In Africa, the Situation has Become Volatile

In many countries on the continent the price rise has hit hard, causing protests in Senegal, Burkina Faso and Cameroon.

West Africa,

Special Report.

In the hubbub of Treichville market in the south of Abidjan, Ivory Coast’s economic capital, two friends on greying horses wind between the cages of chickens and stacks of vegetables. By their own description — not really poor and not really middle class either — they confirm how difficult it has become to fill their shopping baskets. “Today, with 10,000 CFA (23 USD), you can feed your family for 3 days. A few months ago, that was enough for a week.” As a result, these two mothers leave out certain products. They no longer buy milk or butter, which have gone from 400 CFA (0.91USD) to nearly 1000 CFA (2.29USD). Some families are only eating one meal a day. “I sometimes skip lunch”, says one of them.

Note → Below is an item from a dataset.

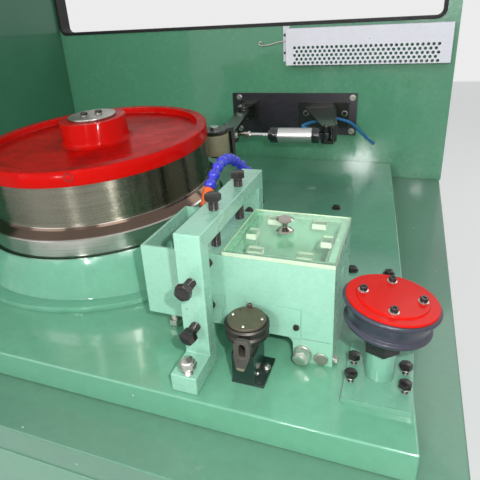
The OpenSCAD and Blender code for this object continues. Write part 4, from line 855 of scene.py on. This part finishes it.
for i, (x, y) in enumerate(plate_bolt_spots):
    threaded(plate_bolts, facing((x, y, plate_bolt_z), skyward), plate_bolt_r, plate_bolt_shank,
             plate_bolt_pitch)
    bolted(plate_bolts, (x, y, plate_washer_z), skyward, plate_washer, plate_head_flats, plate_head_h,
           0.7 * i, washer_slot=1)
make_piece("guide_plate_bolts", plate_bolts, "station", [black_oxide, zinc_plate])
spindle_way = spindle_turn.col[2]
cap_screws = bmesh.new()
for a in map(math.radians, cap_screw_turns):
    seat = spindle_foot + spindle_turn @ Vector((cap_screw_out * math.cos(a), cap_screw_out * math.sin(a),
                                                 cap_screw_rise))
    turned(cap_screws, facing(seat, spindle_way), cap_screw_washer, slot=1)
    head_place = seat + spindle_way * cap_screw_washer[-1][1]
    socket_head(cap_screws, facing(head_place, spindle_way, a), cap_screw_r, cap_screw_h)
make_piece("guide_cap_screws", cap_screws, "guide_pulley", [black_oxide, zinc_plate])

# Sensing roller. A folded black bracket, a cast lever with its bare tip, and a small grooved
# roller under an olive cover disc with three bright screws and a raised one.
cover_top = 0.9752
cover_screw_spots = ((0.488, -0.578), (0.542, -0.578), (0.517, -0.607))
cover_plug_place = (0.496, -0.562, cover_top - 0.0004)
cover_plug = ((0.0022, 0), (0.0022, 0.0006))
raised_screw_place = (0.510, -0.549, cover_top)
roller_centre = (0.514, -0.580, 0.938)
bracket_screw_place = (0.545, -0.571, 0.8652)
bracket_washer = ((0.0080, 0), (0.0084, 0.0003), (0.0084, 0.0012), (0.0080, 0.0015))
bracket_screw_flats = 0.0100
bracket_screw_h = 0.0050
bracket_side_screw = (0.5385, -0.607, 0.880)
bare_above, bare_below = 0.9115, 0.9095
bracket_black = enamel("bracket_black", (0.006, 0.022, 0.018), gloss=0.3, coat=0.4, dirt=0.2,
                       dirt_colour=(0.1, 0.11, 0.09), dust_and_shade=0.06, dust_and_shade_colour=(0.12, 0.13, 0.11), wear=0.3,
                       chips=0.05, chip_colour=(0.15, 0.17, 0.15), waves=0.3)
finish_node("sensor_bracket", bracket_black, rounding=0.0010)
lever_iron = bpy.data.materials.new("lever_iron")
lever_iron.use_nodes = True
lever_tree = lever_iron.node_tree
lever_surface = lever_tree.nodes["Principled BSDF"].inputs
lever_dirt = use_group(lever_tree, shop_dirt, Amount=0.35, Scale=30.0, Reach=0.01)
lever_worn = use_group(lever_tree, edge_wear, Radius=0.001, Amount=0.42, Scale=120.0)
lever_z = put(lever_tree, "ShaderNodeSeparateXYZ", {0: object_place(lever_tree)}).outputs[2]
ragged_z = calc(lever_tree, "ADD", lever_z, calc(lever_tree, "MULTIPLY", lever_dirt["Cloud"], 0.006))
lever_bare = stretch(lever_tree, ragged_z, bare_above, bare_below)
lever_shade = clouded(lever_tree, lever_dirt["Cloud"], (0.075, 0.068, 0.058), (0.115, 0.105, 0.092))
lever_shade = mingle(lever_tree, lever_dirt["Mask"], lever_shade, (0.02, 0.018, 0.014))
lever_shade = mingle(lever_tree, lever_worn["Mask"], lever_shade, (0.3, 0.26, 0.2))
lever_shade = mingle(lever_tree, lever_bare, lever_shade, (0.48, 0.38, 0.29))
lever_tree.links.new(lever_shade, lever_surface["Base Color"])
lever_tree.links.new(calc(lever_tree, "MAXIMUM", lever_bare, 0.35), lever_surface["Metallic"])
lever_surface["Roughness"].default_value = 0.4
cast_grain = speckle(lever_tree, object_place(lever_tree), 420.0)
lever_bump = put(lever_tree, "ShaderNodeBump", {"Height": cast_grain, "Strength": 0.25, "Distance": 0.0006})
lever_tree.links.new(lever_bump.outputs[0], lever_surface["Normal"])
finish_node("sensor_lever", lever_iron, rounding=0.0012)
roller_iron = turned_steel("roller_iron", (0.080, 0.074, 0.066), roller_centre, upright, rough=0.46,
                           pitch=1400.0, lines=0.3, dirt=0.25)
finish_node("sensor_roller", roller_iron)
olive_enamel = enamel("olive_enamel", (0.080, 0.074, 0.044), gloss=0.34, coat=0.3, tone=0.3, dirt=0.3,
                      dust_and_shade=0.5, dust_and_shade_colour=(0.11, 0.080, 0.040), wear=0.35, bare=(0.3, 0.26, 0.18),
                      chips=0.2, chip_colour=(0.05, 0.035, 0.02), waves=0.1, peel=0.4, edge=0.0008)
finish_node("sensor_cover", olive_enamel, rounding=0.0008)
raised_steel = plated("raised_screw_steel", (0.16, 0.085, 0.07), shine=0.6, rough=0.4, dirt=0.4, wear=0.3)
cover_screws = bmesh.new()
for x, y in cover_screw_spots:
    socket_head(cover_screws, facing((x, y, cover_top), skyward), radius=0.0030, height=0.0022,
                round_top=0.25)
turned(cover_screws, facing(cover_plug_place, skyward), cover_plug, steps=16, slot=1)
socket_head(cover_screws, facing(raised_screw_place, skyward), radius=0.0042, height=0.0075, slot=2)
make_piece("sensor_cover_screws", cover_screws, "sensor_pulley",
           [zinc_plate, black_oxide, raised_steel])
bracket_screws = bmesh.new()
bolted(bracket_screws, bracket_screw_place, skyward, bracket_washer, bracket_screw_flats, bracket_screw_h,
       0.2)
socket_head(bracket_screws, facing(bracket_side_screw, rightward), radius=0.0035, height=0.0030,
            round_top=0.25)
make_piece("sensor_bracket_screws", bracket_screws, "station", [zinc_plate])

# Wall plate. A black steel plate screwed to the back wall by its corners, with silver washers.
# It carries the hinge of the press arm and the rear bracket of the air cylinder.
plate_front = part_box("wall_plate")[0].y
rear_plate_front = 0.710
stand_off = 0.0001
corner_screw_spots = ((0.048, 1.127), (0.531, 1.127), (0.530, 0.991), (0.048, 0.991))
corner_washer = ((0.0122, 0), (0.0126, 0.0003), (0.0126, 0.0019), (0.0122, 0.0023))
rear_screw_spots = ((0.344, 1.065), (0.502, 1.066))
rear_washer = ((0.0112, 0), (0.0116, 0.0003), (0.0116, 0.0016), (0.0112, 0.0020))
plate_black = enamel("plate_black", (0.022, 0.019, 0.026), gloss=0.42, coat=0.15, tone=0.15, dirt=0.25,
                     dirt_colour=(0.07, 0.065, 0.07), dust_and_shade=0.0, wear=0.3, chips=0.08,
                     chip_colour=(0.09, 0.085, 0.095), waves=0.2, peel=0.4)
bracket_paint = enamel("satin_black", (0.010, 0.012, 0.009), gloss=0.3, coat=0.35, tone=0.12, dirt=0.2,
                       dirt_colour=(0.08, 0.08, 0.06), dust_and_shade=0.08, dust_and_shade_colour=(0.09, 0.09, 0.075),
                       wear=0.34, bare=(0.3, 0.29, 0.27), chips=0.06, chip_colour=(0.16, 0.15, 0.13),
                       waves=0.3, peel=0.2)
finish_node("wall_plate", plate_black, rounding=0.0010)
finish_node("hinge_bracket", bracket_paint, rounding=0.0010)
finish_node("rear_bracket", bracket_paint, rounding=0.0010)


def washered_screws(bm, spots, face_y, washer, radius, height, turn, washer_slot=0):
    seat_y = face_y - stand_off
    head_y = seat_y - washer[-1][1]
    for x, z in spots:
        turned(bm, facing((x, seat_y, z), frontward), washer, steps=32, slot=washer_slot)
        socket_head(bm, facing((x, head_y, z), frontward, turn), radius, height)


corner_screws = bmesh.new()
washered_screws(corner_screws, corner_screw_spots, plate_front, corner_washer, radius=0.0072,
                height=0.0070, turn=0.3)
make_piece("wall_plate_screws", corner_screws, "station", [zinc_plate])
rear_screws = bmesh.new()
washered_screws(rear_screws, rear_screw_spots, rear_plate_front, rear_washer, radius=0.0088,
                height=0.0080, turn=0.5, washer_slot=1)
make_piece("rear_bracket_screws", rear_screws, "station", [black_oxide, zinc_plate])

# Press arm. A black flat bar swings on the wall hinge and carries the roller in a fork; the
# roller is cast tan plastic on a bright axle bolt.
finish_node("press_arm", bracket_paint, rounding=0.0012)
hard_chrome = plated("hard_chrome", (0.72, 0.72, 0.70), shine=1.0, rough=0.13, dirt=0.15, marks=0.02)
finish_node("roller_axle", hard_chrome, rounding=0.0006)
tan_plastic = enamel("tan_roller_plastic", (0.26, 0.245, 0.15), gloss=0.42, coat=0.05, tone=0.1, dirt=0.35,
                     dust_and_shade=0.0, wear=0.25, bare=(0.16, 0.15, 0.1), chips=0.08, chip_colour=(0.12, 0.11, 0.08),
                     waves=0.1, peel=0.3)
finish_node("press_roller", tan_plastic, rounding=0.0008)

# Air cylinder. A satin anodised tube between black end caps, a chrome rod with a nickel rod end,
# and the blue tube that feeds it through the back wall.
tube_end = (0.480, 0.405, 1.050)
tube_alloy = turned_steel("anodised_tube", (0.60, 0.60, 0.58), tube_end, lengthwise, rough=0.34,
                          pitch=1600.0, lines=0.15, dirt=0.12)
finish_node("cylinder_barrel", tube_alloy)
cap_black = enamel("cylinder_cap_black", (0.008, 0.010, 0.014), gloss=0.22, coat=0.6, dirt=0.15,
                   dirt_colour=(0.06, 0.06, 0.06), dust_and_shade=0.1, dust_and_shade_colour=(0.08, 0.08, 0.08), wear=0.25,
                   chips=0.02, waves=0.1, peel=0.2)
finish_node("cylinder_caps", cap_black, rounding=0.0012)
finish_node("piston_rod", hard_chrome)
nickel = plated("nickel_plate", (0.58, 0.54, 0.47), shine=1.0, rough=0.25, dirt=0.35)
finish_node("rod_end", nickel, rounding=0.0008)
tube_blue = enamel("tube_blue_plastic", (0.012, 0.17, 0.42), gloss=0.25, coat=0.4, dirt=0.1, dust_and_shade=0.05,
                   wear=0.0, chips=0.0, waves=0.0, peel=0.1)
finish_node("air_tube", tube_blue)

# Coolant hose. A black stand pipe screwed into the deck carries a hose of snapped blue balls
# that ends in an orange nozzle over the die.
finish_node("hose_stand", black_oxide, rounding=0.0008)
hose_blue = enamel("hose_blue_plastic", (0.035, 0.045, 0.60), gloss=0.24, coat=0.5, tone=0.05, dirt=0.35,
                   dirt_colour=(0.01, 0.012, 0.12), dust_and_shade=0.06, dust_and_shade_colour=(0.2, 0.2, 0.4), wear=0.0,
                   chips=0.0, waves=0.0, peel=0.15)
finish_node("coolant_hose", hose_blue)
nozzle_orange = enamel("nozzle_orange_plastic", (0.85, 0.13, 0.02), gloss=0.3, coat=0.3, dirt=0.2,
                       dirt_colour=(0.25, 0.05, 0.02), dust_and_shade=0.05, wear=0.0, chips=0.0, waves=0.0, peel=0.15)
finish_node("hose_nozzle", nozzle_orange, rounding=0.0006)

# Guard. A pale powder coated sheet box with five staggered rows of round holes, screwed to the
# back wall by its flange, and a bent zinc rod that hangs from the flange.
flange_x = 0.2525
flange_face_y = 0.7279
flange_screw_heights = (1.372, 1.304)
guard_coat = enamel("guard_powder_coat", (0.90, 0.88, 0.95), gloss=0.5, coat=0.0, tone=0.03, dirt=0.25,
                    dirt_colour=(0.25, 0.24, 0.24), dust_and_shade=0.05, dust_and_shade_colour=(0.5, 0.48, 0.46), wear=0.12,
                    chips=0.02, chip_colour=(0.4, 0.4, 0.4), waves=0.2, peel=0.8)
finish_node("guard_box", guard_coat)
finish_node("hook_rod", zinc_plate)
guard_screws = bmesh.new()
for z in flange_screw_heights:
    socket_head(guard_screws, facing((flange_x, flange_face_y, z), frontward), radius=0.0055, height=0.0050,
                round_top=0.2)
make_piece("guard_screws", guard_screws, "station", [black_oxide])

Further on, Mady digs her hand into her sack of Asian rice “I have to sell the kilo at 350 CFA (0.80USD) compared to 250 CFA (0.60USD) a couple of months ago” she explains. It’s the same story with oil, another staple for cooking in Africa. “Last year, I would buy a 200 litre barrel for 100,000 CFA (229USD). Today it costs me 146,000 CFA (335USD)” Nearly a 50% price rise impacting directly on the price of a bottle. “Now, the women are only buying 3 litres instead of the usual 5”.